Chapter 26, Automating Automotive Electronics Testing
Ross Timmerman and Joseph Stewart tell about the inhouse testing tools they developed over the years to test automotive electronics systems at Johnson Controls. In 2000, no commercial tools were available for this niche area, so the Johnson Controls team chose to develop their own tools, which was done initially by the test team and later by an offshore team. Both benefits and problems arise from writing your own tools, but the team dramatically increased the number of tests they were able to run. They also discovered ways to automate things they initially thought had to be done manually. In their second initiative, they built on the success of the earlier tools but provided more functionality, using off-the-shelf hardware modules with their own software to get the best results. This case study covers 5 years and is based in the United States.
Chapter 27, BHAGs, Change, and Test Transformation
Ed Allen and Brian Newman tell of their experience in automating the testing for a customer relationship management system. The problems they encountered ranged from technical issues such as environments, testware architecture/framework, and “script creep” to people issues, including management support, working with developers, and when to ignore a consultant. After several false starts, they were challenged by some “Big Hairy Audacious Goals” (BHAGs) and were given support to meet them. They achieved good benefits in the end and provide some intriguing metrics about the number of defects found by different ways of testing (automated, manual scripted, exploratory testing, and bug fixes). This story is based in the United States with a team of 28 including 25 from QA and 3 from development.

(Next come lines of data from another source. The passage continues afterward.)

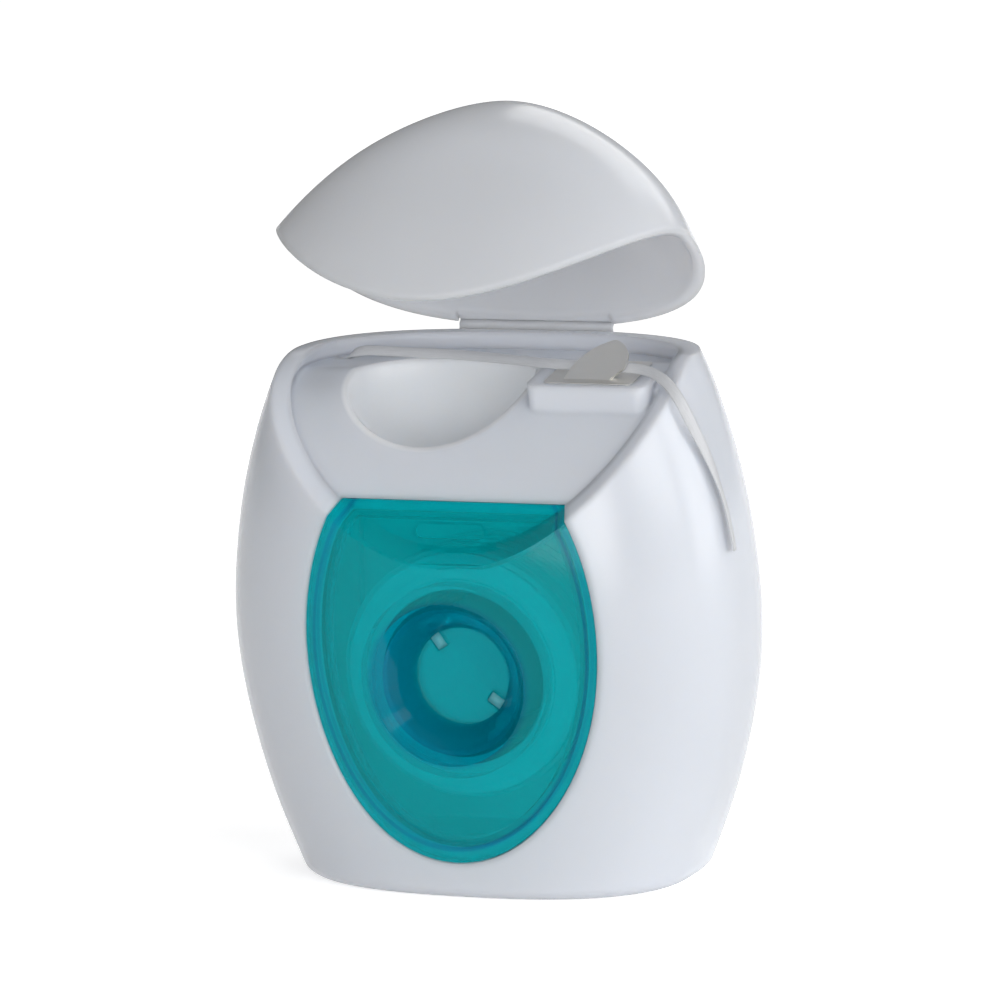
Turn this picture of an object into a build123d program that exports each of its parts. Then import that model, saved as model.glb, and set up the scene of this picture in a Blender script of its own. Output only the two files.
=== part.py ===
from build123d import *
import math
import os

# A flip-top dental floss dispenser: an egg-shaped white case on a flat base, with its lid open.
# X runs across it, -Y is its front, +Z is up, and the origin is the middle of its base.
# All sizes are in millimetres and all angles in degrees.

# Outer form: one smooth egg, which the parting surface divides into housing and lid
BODY_WIDTH = 52.0
BASE_WIDTH = 39.3
FRONT_DEPTH = 14.3  # axis to front, at the belly
BACK_DEPTH = 13.8  # axis to back
BASE_TUCK = 0.4  # how far front and back draw in at the base
BASE_CURVE = 1.75
BELLY_HEIGHT = 24.6
SHOULDER_HEIGHT = 66.0  # where the sides under the rim would meet
SHOULDER_CURVE = 1.97
RIM_HEIGHT = 50.2
RIM_SETBACK = 2.6  # how far the front leans back from belly to rim
LEAN_CURVE = 1.62
CLOSED_HEIGHT = 64.0
CROWN_Y = -1.7  # the highest point of the closed lid
DOME_CURVE = 1.21
DOME_ROUND = 1.96
FRONT_CURVE = 1.98
BACK_CURVE = 2.47
PLAN_CORNER = 2.5  # exponent of the superellipse that each level section follows
CROWN_CORNER = 1.85  # the same at the crown
BASE_ROUND = 1.6
SECTION_POINTS = 24
FAR = 80.0  # half size of the blocks that only cut

# Walls and running clearances
WALL = 1.3
RIM_BAND = 1.9
LID_WALL = 1.1
LID_GAP = 0.3  # between lid edge and housing rim, closed
FIT = 0.1  # window in its seat
RUNNING_FIT = 0.1  # bobbin on its axle

# Parting surface: a cone from the hinge through a bell curve drawn in front of the case
PARTING_DROP = 25.0
PARTING_HALF = 70.0
PARTING_PLANE = 25.0
PARTING_POWER = 3
PARTING_BACK = 6.0  # behind this the rim is level

# Lid hinge, a moulded strap
LID_OPEN = 47.0  # as photographed
STRAP_WIDTH = 15.9
STRAP_THICK = 0.4
HINGE_LIFT = 0.35  # hinge axis above the rim, and lid edge above the axis
PAD_DEEP = 1.1
PAD_FACE = 0.8
PAD_TALL = 3.2

# Deck under the lid: flat at the back, falling to the window in front
DECK_TOP = 48.6
DECK_BACK = 1.0
DECK_REACH = 12.4
DECK_FALL = 16.6
DECK_CURVE = 1.8
DIP_RADIUS = 9.7
DIP_X = -4.2
DIP_Y = -2.4
DIP_Z = 50.6
OUTLET_X = -17.0
OUTLET_Y = 5.4
OUTLET_BORE = 1.5

# Front window, a cut ellipse
WINDOW_HALF_WIDTH = 14.8
WINDOW_HALF_HEIGHT = 21.0
WINDOW_CENTRE = 24.6
WINDOW_TOP = 38.0
WINDOW_THICK = 1.5
WINDOW_SINK = 0.15
SEAT_LEDGE = 1.3
LEDGE_THICK = 1.2
SKIRT_THICK = 0.7
SKIRT_DEEP = 1.3
LATCH_WIDTH = 7.0
LATCH_TALL = 1.4
LATCH_HEIGHT = 35.3
LATCH_PROUD = 0.5
LATCH_ROOT = 0.8

# Hub of the window, and the bobbin that turns on it
HUB_HEIGHT = 21.0
WELL_MOUTH = 7.9
WELL_NECK = 5.9
WELL_FLOOR = 4.7
NECK_DEPTH = 2.4
WELL_DEPTH = 4.2
WELL_WALL = 0.9
NOTCH_RADIUS = 4.0
NOTCH_LONG = 1.6
NOTCH_WIDE = 1.2
NOTCH_ANGLES = (125, -35)
PEG_RADIUS = 4.8  # ribbed post of the housing, whose two tabs stand in the notches
PEG_RIB = 1.4
PEG_DISC = 1.2
AXLE_RADIUS = 8.4
AXLE_WALL = 1.1
COLLAR_RADIUS = 9.3
BOBBIN_FRONT = -9.8
BOBBIN_WIDTH = 12.0
BOBBIN_PLAY = 0.3
CORE_WALL = 0.8
AXLE_OVERLAP = 1.0  # how far the axle passes the bobbin, into the housing's post
POST_CLEARANCE = 0.3
POST_WALL = 1.1

# Floss, a flat tape, drawn as a round strand
FLOSS_WIDE = 0.9
TURNS = 9
TURN_PITCH = 1.22
TURN_THICK = 0.6
TURN_RADIUS = 11.9
PACKAGE_INSET = 0.3
SETTLE = 0.03  # between the plain package and its outer layer
BEND = 0.45  # share of the shorter run that each corner's arc takes

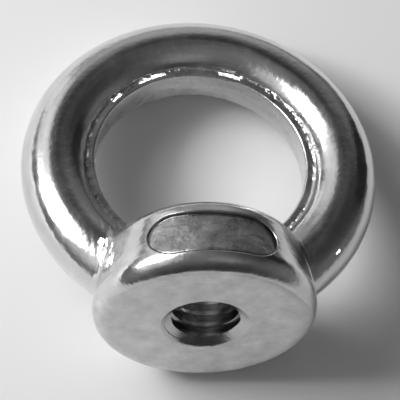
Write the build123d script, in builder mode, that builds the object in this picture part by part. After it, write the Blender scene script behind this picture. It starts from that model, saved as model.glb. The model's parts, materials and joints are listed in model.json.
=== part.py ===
"""Lifting eye nut: a round ring on a tapered boss with a threaded through bore.

Units are millimetres. +Z runs up the thread axis, the flat base lies on z = 0
with its centre at the origin, and the ring stands in the XZ plane.
"""
from build123d import *

import os
from math import cos, radians, sin, tan

# Thread: metric, 8 mm nominal
thread_d = 8.0
thread_pitch = 1.25
mouth_chamfer = 0.70  # 45 degrees, at the upper mouth, inside the eye
sink_d = 8.7  # countersink of the base mouth, at the base face
sink_depth = 0.6

# Ring
ring_outer_d = 36.0
ring_bar_d = 6.9  # round bar of the ring
eye_sink = 1.9  # how far the round of the eye dips below the top of the boss
ring_start = 30.0  # degrees from straight down, both cut ends buried in the boss

# Trimmed parting land round the inside of the ring
land_proud = 0.4  # in from the bar, all round the eye
land_w = 3.5
land_round = 0.45

# Boss
boss_d = 22.1  # across the widest circle, just above the rounded base edge
boss_h = 8.8
boss_draft = 12.0  # degrees, each side
base_round = 1.9
shoulder_round = 2.4
neck_fillet = 1.0  # where the ring runs into the boss

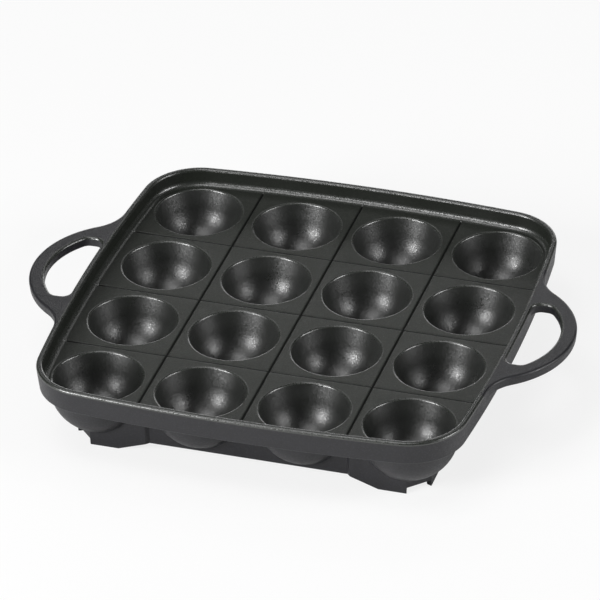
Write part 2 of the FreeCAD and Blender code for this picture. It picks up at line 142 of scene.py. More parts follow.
def build_piece(name, surfaces, nodes):
    """Make one closed mesh of surfaces, each given as points, faces and a material.

    Points that meet are merged, faces without area are dropped and all are turned outwards.
    The piece rides on the pan's one body and replaces the named nodes.
    """
    materials = list(dict.fromkeys(material for _, _, material in surfaces))
    points, faces, slots, start = [], [], [], 0
    for part, polygons, material in surfaces:
        part = np.asarray(part, float).reshape(-1, 3)
        points.append(part / 1000)
        faces += (start + np.asarray(polygons)).tolist()
        slots += [materials.index(material)] * len(polygons)
        start += len(part)
    mesh = bpy.data.meshes.new(name)
    mesh.from_pydata(np.vstack(points).tolist(), [], faces)
    mesh.polygons.foreach_set("material_index", slots)
    shell = bmesh.new()
    shell.from_mesh(mesh)
    bmesh.ops.remove_doubles(shell, verts=shell.verts, dist=2e-6)
    bmesh.ops.dissolve_degenerate(shell, edges=shell.edges, dist=1e-6)
    bmesh.ops.recalc_face_normals(shell, faces=shell.faces)
    open_edges = sum(not edge.is_manifold for edge in shell.edges)
    if open_edges:
        print(f"{name}: {open_edges} open edges")
    shell.to_mesh(mesh)
    shell.free()
    mesh.polygons.foreach_set("use_smooth", [True] * len(mesh.polygons))
    mesh.set_sharp_from_angle(angle=math.radians(32))
    for material in materials:
        mesh.materials.append(material)
    piece = bpy.data.objects.new(name, mesh)
    bpy.context.scene.collection.objects.link(piece)
    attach(piece, "root")
    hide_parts(*nodes)


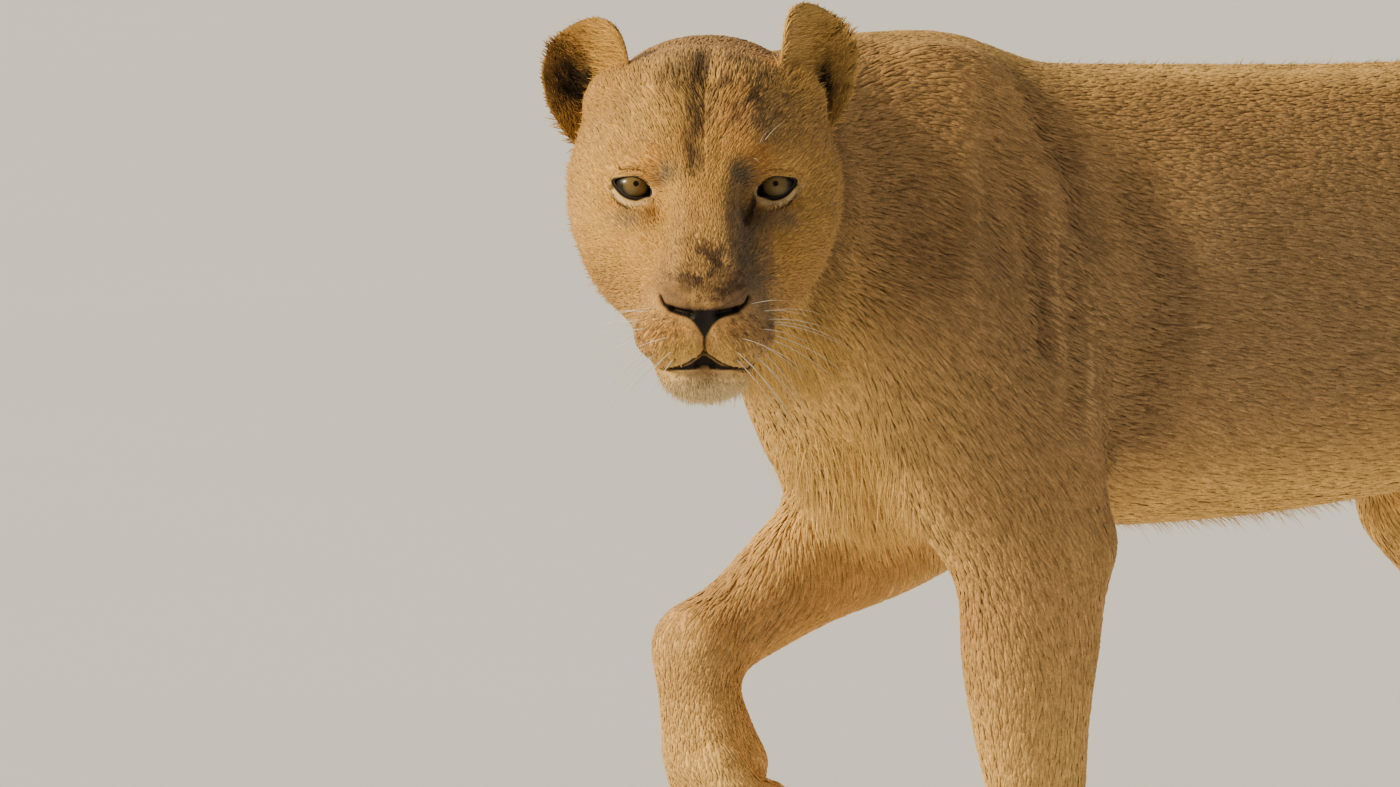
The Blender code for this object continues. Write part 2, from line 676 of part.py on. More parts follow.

Chapter 28, Exploratory Test Automation: An Example Ahead of Its Time
Harry Robinson and Ann Gustafson Robinson describe Harry’s experiences in doing what seems on the surface like an oxymoron. How can testing be both exploratory and automated? There are a number of requirements to make it possible, but when it can be done, it provides a way to explore test input spaces that are far too large to be tested in any other way. This chapter takes us step by step through Harry’s journey of implementing what has now become known as model-based testing. The effort was far more successful than anyone thought possible at the time, which had an unexpected side effect on Harry’s career! Although this story takes place rather a long time ago, the techniques described are now “coming into their own” because better tool support makes them applicable to more systems in a wider context. (Note: although this chapter has two authors, it is told from Harry’s viewpoint for easier reading.) This story comes from the United States.